Le premier chef de la manade de Jesús est bien son père, interprété par Alejandro Goic (El Club de Pablo Larraín, 2015). Il essaie d'assumer sa fonction lorsqu'il retrouve son fils, de manière irrégulière, en fonction de son temps professionnel. Il est d'une autre génération, des années 50, issu des gouvernements d'Allende et de Pinochet, marqué par le devoir du citoyen, défragmenté par la terreur dictatoriale, fracturé par le manque d'affect. Ce père va devoir faire un choix : il décidera et ne se retournera pas. Sera-t'il celui qui sauvera Jesús ?

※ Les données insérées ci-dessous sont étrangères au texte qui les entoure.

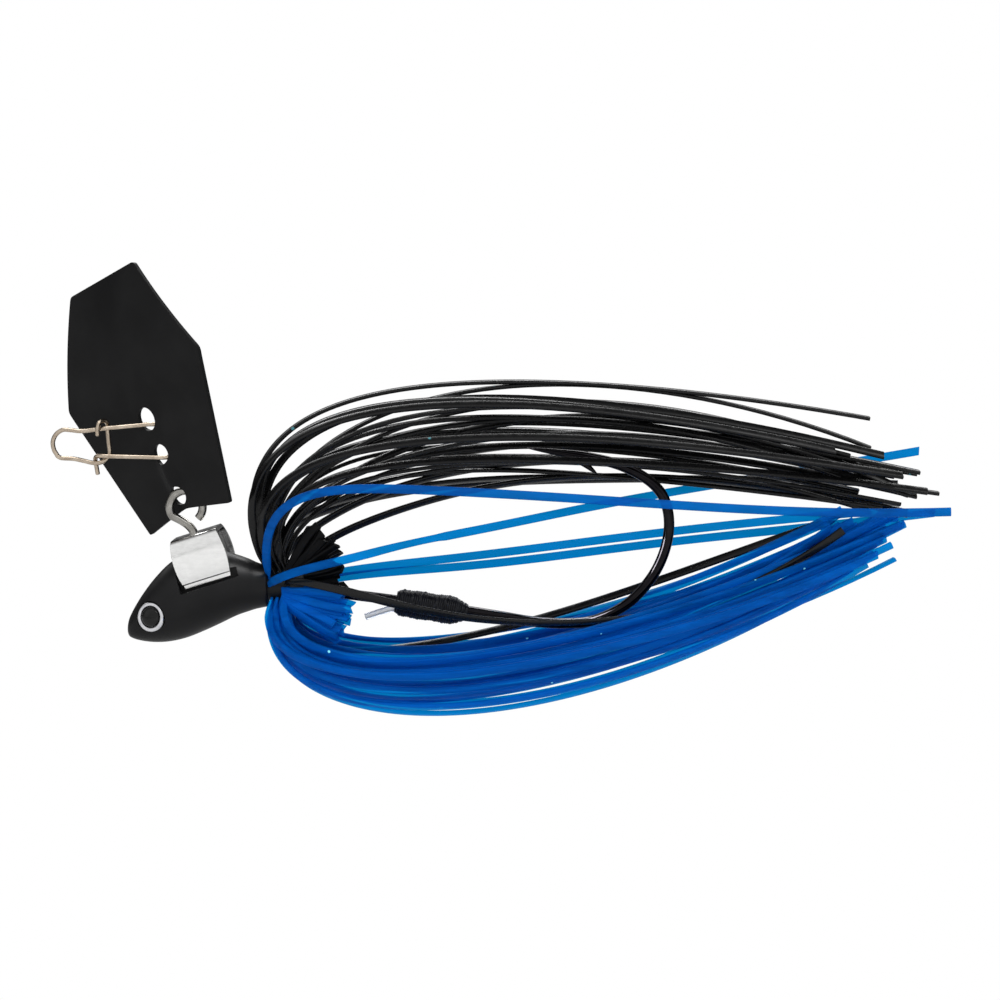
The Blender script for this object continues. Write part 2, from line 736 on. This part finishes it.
# ================================ snap =======================================================
SNAP_R = 0.26
SNAP_GAP, SNAP_OVERLAP = 0.26, 0.16     # spine end beyond its curve; wires start inside it
# x, z, y offset from the blade's leaning middle plane
SNAP_SPINE = [
    (-11.95, 15.75, 0), (-11.85, 16.4, 0), (-12.2, 17.4, 0), (-12.75, 18.3, 0),
    (-13.45, 18.82, 0), (-14.4, 18.92, 0), (-15.6, 18.82, 0), (-18.0, 18.60, 0),
    (-20.2, 18.38, 0), (-22.4, 18.12, 0), (-23.6, 18.22, 0), (-24.6, 18.25, 0),
    (-25.4, 17.72, 0), (-25.78, 16.85, 0), (-25.66, 15.95, 0), (-25.36, 15.42, 0)]
SNAP_CROSSBAR = [
    (-24.75, 14.98, 0), (-23.4, 14.90, 0), (-22.2, 14.66, 0), (-21.2, 14.44, -0.05),
    (-20.4, 14.42, 0.10), (-19.65, 14.82, 0.42), (-19.30, 15.55, 0.64), (-19.40, 16.8, 0.68),
    (-19.50, 18.1, 0.68), (-19.50, 18.95, 0.55), (-19.85, 19.30, 0.12),
    (-20.25, 19.10, -0.38), (-20.42, 18.5, -0.66), (-20.42, 17.7, -0.66)]
SNAP_LATCH = [
    (-12.35, 15.12, 0), (-13.0, 15.06, 0), (-14.5, 15.10, 0), (-17.0, 15.16, -0.04),
    (-19.2, 15.22, -0.08), (-20.15, 15.25, -0.02), (-20.75, 15.15, 0.25),
    (-20.98, 14.70, 0.58), (-20.88, 14.0, 0.68), (-20.72, 13.1, 0.62)]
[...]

Il y a aussi l'autre chef, le Suprême, celui par lequel dérivent les jeunes fils et les parents épuisés : l'Etat. Il est celui qui abandonne ses enfants, qui n'assume pas sa part de responsabilité, celui qui presse les libertés pour ne rien faire de leur suc. Tous tombent dans l'isolement. Le No Future des Sex Pistols donne le ton, depuis le générique de début jusqu'au nihilisme narratif de la fin. Le réalisateur permet aux spectateurs de prêter l'oreille aux détails : les médias officiels intoxiquent de la même manière que les médias des rebelles narcos dont les vidéos circulent chez les jeunes. C'est par l'erreur de Jesús que le spectateur fera l'expérience d'un Chili amer : celui du devoir social qui dépasse l'entendement, celui de l'ordre collectif qui dépasse la liberté individuelle, celui qui immobilise les citoyens dans l'accélération du monde actuel.

Comment faire?

Comment Jesús et ses camarades pourraient-ils avancer s'ils sont sans cesse gâchés ? Comment un père saurait-il s'y prendre s'il s'absente ? Comment un pays pourrait-il progresser s'il ne prête pas l'attention nécessaire à sa jeunesse ? Le film nous donne à voir au moins le mécanisme du nihilisme d'état. Rien ne s'installe dans le film, les jeux d'acteurs ne sont jamais répétitifs. A la ville s'oppose la nature, aux lumières jaunes des nuits, l'eau froide et purificatrice de rivières originelles. Jesús sera trahi par les siens, son père un martyr. Fernando Guzzoni traduit en image le poids du devoir, de la culpabilité, de l'impossible échappatoire. Les personnages ne sont pas des stéréotypes, ni des fous ni des idéalistes, néanmoins, une problématique délaissée. Avec Jesús, on sort des pistes, on gagne en légèreté de l'être puis on chute, on attend, on s'interroge. La violence est organique, la mise en scène réaliste. Les jeunes désinhibés dévoilent le vrai visage de la mécanique sociétale telle une sacrée grande faucheuse.

Fernando Guzzoni avait débuté l'écriture du scénario de Jesús-Petit Criminel puis quelques temps après s'est déroulé un fait divers à San Borja Park en 2012 qui a donné l'orientation définitive au film. Il propose une analogie de la société chilienne par la mise en scène d'une jeunesse abandonnée. Les traces du régime dictatorial, du passé colonial et des structures puissantes des peuples des origines collent à la peau des personnages. A quoi bon le pouvoir des sociétés contemporaines si la jeunesse meurt ? Jesós n'est pas un petit criminel, il est la lumière que tous tendent à éteindre, sauf le cinéma. Le spectateur sortira de la salle de projection certainement tatoué par cette représentation absolue de l'amour, de ses carences et de ses défaites.